If you think you are ready to sell, I suggest starting that process right away just incase it does take a long time to go through the sale process.

All for one, and one for all:

Your reputation is at the mercy of the brand and all other franchisees. If the brand or fellow franchisees do anything bad, it can tarnish your reputation and affect your business as well even if it had nothing to do with you. Example: If the franchisee in the next town has done something bad to land themselves in the news, there's a chance they might think the entire franchise is doing the same thing and have a negative impact on your reputation.

This is just a brief list of things you want to spend some time thinking about before buying into a franchise.

I think owning a franchise can be an amazing decision for many people. Everything is ready to go for you day one. You usually don't need to have experience because everything will be taught to you and have detailed instructions how to run the business. You can theoretically buy yourself a job and investment, with the option of later hiring a management team to give you more freedom over your schedule. It sometimes might be easier to finance a franchise business compared to a stand alone business if the franchisor has a good relationship with lenders. In my opinion there is less risk involved when it comes to buying into a well established franchise.

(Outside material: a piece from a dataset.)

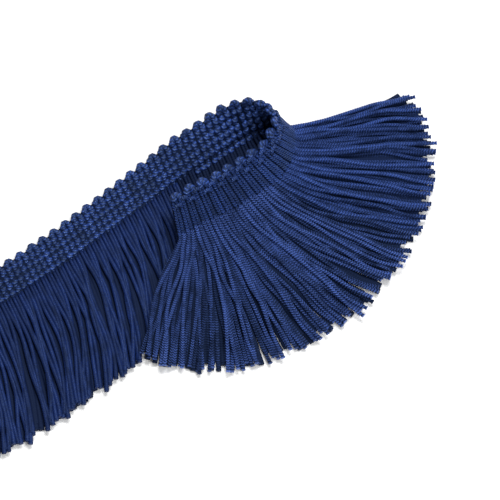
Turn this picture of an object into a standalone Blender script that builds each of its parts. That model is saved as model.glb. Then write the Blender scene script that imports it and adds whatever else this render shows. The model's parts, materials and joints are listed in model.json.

All of that being said, you should do extreme due diligence when you are exploring the ideas of owning a franchise. What are the answers to the questions above? Do they relate to the franchise you are looking into? Are you ok with all of it?

Reminder that you can always find more information in the FDD or ask fellow franchisees questions to make sure you have the full picture. Take some time to think if you want to go the franchise route or do something on your own.